**PROMPT**.
Quote the material below exactly as written, from the first line to the line that holds "(26, 27.4), 2300))", endpoints included.

**PROVIDED DATA**.
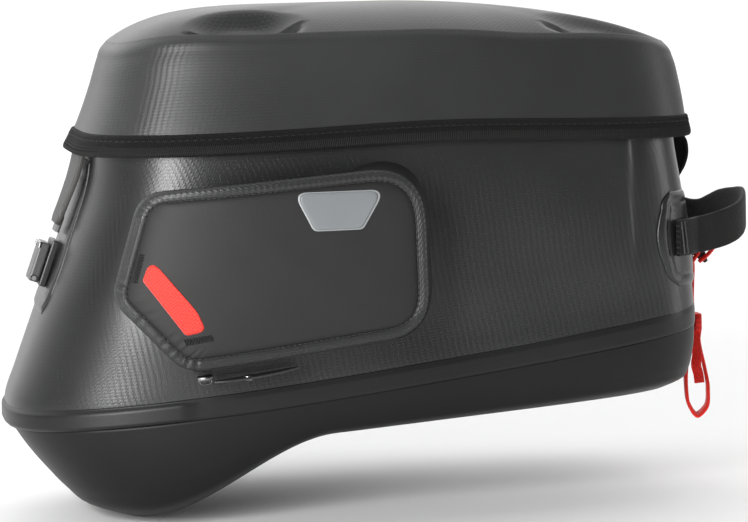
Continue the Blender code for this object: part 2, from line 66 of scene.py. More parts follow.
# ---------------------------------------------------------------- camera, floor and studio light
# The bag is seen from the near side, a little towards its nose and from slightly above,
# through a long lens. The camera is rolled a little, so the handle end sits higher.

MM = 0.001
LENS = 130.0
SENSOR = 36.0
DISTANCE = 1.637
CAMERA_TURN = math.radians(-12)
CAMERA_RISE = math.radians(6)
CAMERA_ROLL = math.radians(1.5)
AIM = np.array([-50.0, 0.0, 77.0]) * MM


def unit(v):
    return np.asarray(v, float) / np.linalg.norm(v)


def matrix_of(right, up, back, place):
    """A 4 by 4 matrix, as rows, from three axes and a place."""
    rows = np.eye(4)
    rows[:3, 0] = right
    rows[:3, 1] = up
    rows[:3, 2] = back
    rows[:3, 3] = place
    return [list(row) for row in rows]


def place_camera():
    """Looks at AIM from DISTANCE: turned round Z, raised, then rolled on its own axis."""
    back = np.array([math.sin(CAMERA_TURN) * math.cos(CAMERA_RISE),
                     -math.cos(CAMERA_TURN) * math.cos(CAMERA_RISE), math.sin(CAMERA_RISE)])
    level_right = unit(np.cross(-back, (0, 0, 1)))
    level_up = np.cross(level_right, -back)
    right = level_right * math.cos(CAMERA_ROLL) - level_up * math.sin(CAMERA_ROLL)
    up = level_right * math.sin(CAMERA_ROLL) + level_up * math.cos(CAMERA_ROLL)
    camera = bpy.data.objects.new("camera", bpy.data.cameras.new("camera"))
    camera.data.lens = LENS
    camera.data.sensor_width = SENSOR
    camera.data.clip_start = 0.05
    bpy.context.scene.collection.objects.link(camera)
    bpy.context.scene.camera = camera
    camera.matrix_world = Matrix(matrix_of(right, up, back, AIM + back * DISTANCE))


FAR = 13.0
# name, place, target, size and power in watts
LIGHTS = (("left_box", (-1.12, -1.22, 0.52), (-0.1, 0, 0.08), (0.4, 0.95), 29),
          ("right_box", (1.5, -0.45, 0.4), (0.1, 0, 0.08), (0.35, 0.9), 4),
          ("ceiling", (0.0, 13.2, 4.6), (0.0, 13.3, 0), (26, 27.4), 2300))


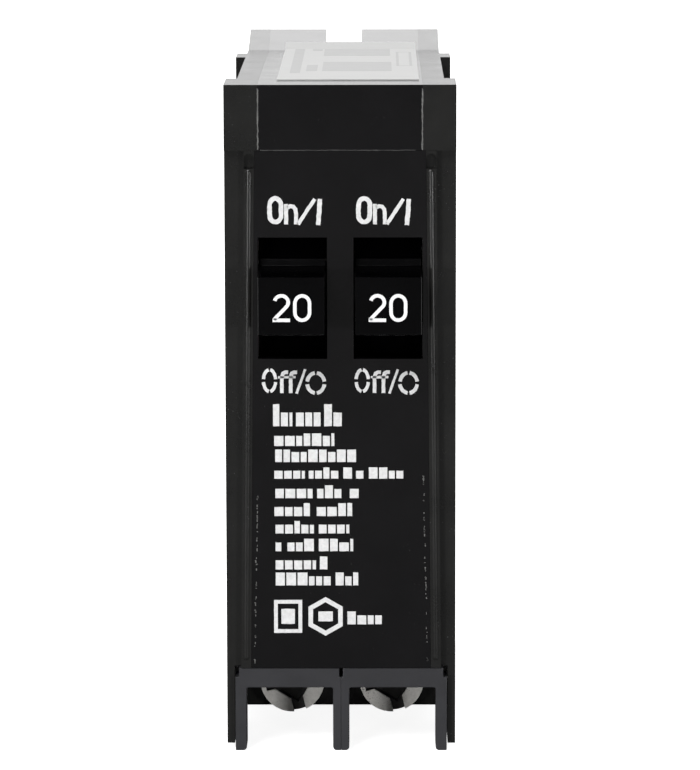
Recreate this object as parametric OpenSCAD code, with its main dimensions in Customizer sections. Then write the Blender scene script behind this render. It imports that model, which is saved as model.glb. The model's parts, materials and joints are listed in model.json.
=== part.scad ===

**FINAL ANSWER**.
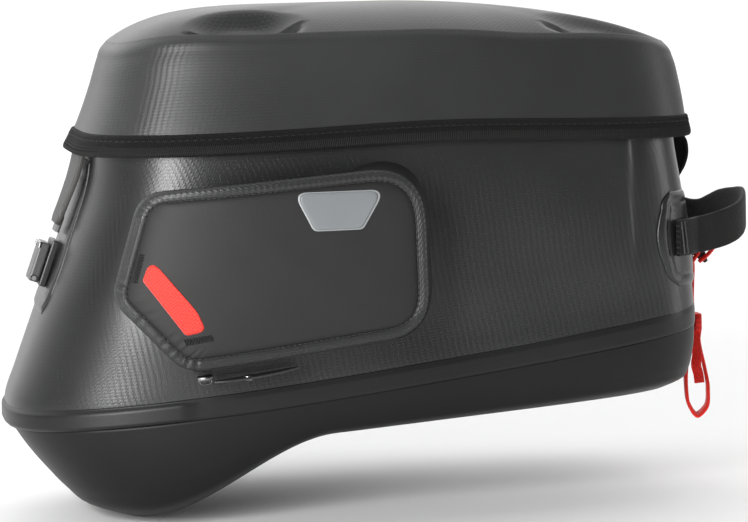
Continue the Blender code for this object: part 2, from line 66 of scene.py. More parts follow.
# ---------------------------------------------------------------- camera, floor and studio light
# The bag is seen from the near side, a little towards its nose and from slightly above,
# through a long lens. The camera is rolled a little, so the handle end sits higher.

MM = 0.001
LENS = 130.0
SENSOR = 36.0
DISTANCE = 1.637
CAMERA_TURN = math.radians(-12)
CAMERA_RISE = math.radians(6)
CAMERA_ROLL = math.radians(1.5)
AIM = np.array([-50.0, 0.0, 77.0]) * MM


def unit(v):
    return np.asarray(v, float) / np.linalg.norm(v)


def matrix_of(right, up, back, place):
    """A 4 by 4 matrix, as rows, from three axes and a place."""
    rows = np.eye(4)
    rows[:3, 0] = right
    rows[:3, 1] = up
    rows[:3, 2] = back
    rows[:3, 3] = place
    return [list(row) for row in rows]


def place_camera():
    """Looks at AIM from DISTANCE: turned round Z, raised, then rolled on its own axis."""
    back = np.array([math.sin(CAMERA_TURN) * math.cos(CAMERA_RISE),
                     -math.cos(CAMERA_TURN) * math.cos(CAMERA_RISE), math.sin(CAMERA_RISE)])
    level_right = unit(np.cross(-back, (0, 0, 1)))
    level_up = np.cross(level_right, -back)
    right = level_right * math.cos(CAMERA_ROLL) - level_up * math.sin(CAMERA_ROLL)
    up = level_right * math.sin(CAMERA_ROLL) + level_up * math.cos(CAMERA_ROLL)
    camera = bpy.data.objects.new("camera", bpy.data.cameras.new("camera"))
    camera.data.lens = LENS
    camera.data.sensor_width = SENSOR
    camera.data.clip_start = 0.05
    bpy.context.scene.collection.objects.link(camera)
    bpy.context.scene.camera = camera
    camera.matrix_world = Matrix(matrix_of(right, up, back, AIM + back * DISTANCE))


FAR = 13.0
# name, place, target, size and power in watts
LIGHTS = (("left_box", (-1.12, -1.22, 0.52), (-0.1, 0, 0.08), (0.4, 0.95), 29),
          ("right_box", (1.5, -0.45, 0.4), (0.1, 0, 0.08), (0.35, 0.9), 4),
          ("ceiling", (0.0, 13.2, 4.6), (0.0, 13.3, 0), (26, 27.4), 2300))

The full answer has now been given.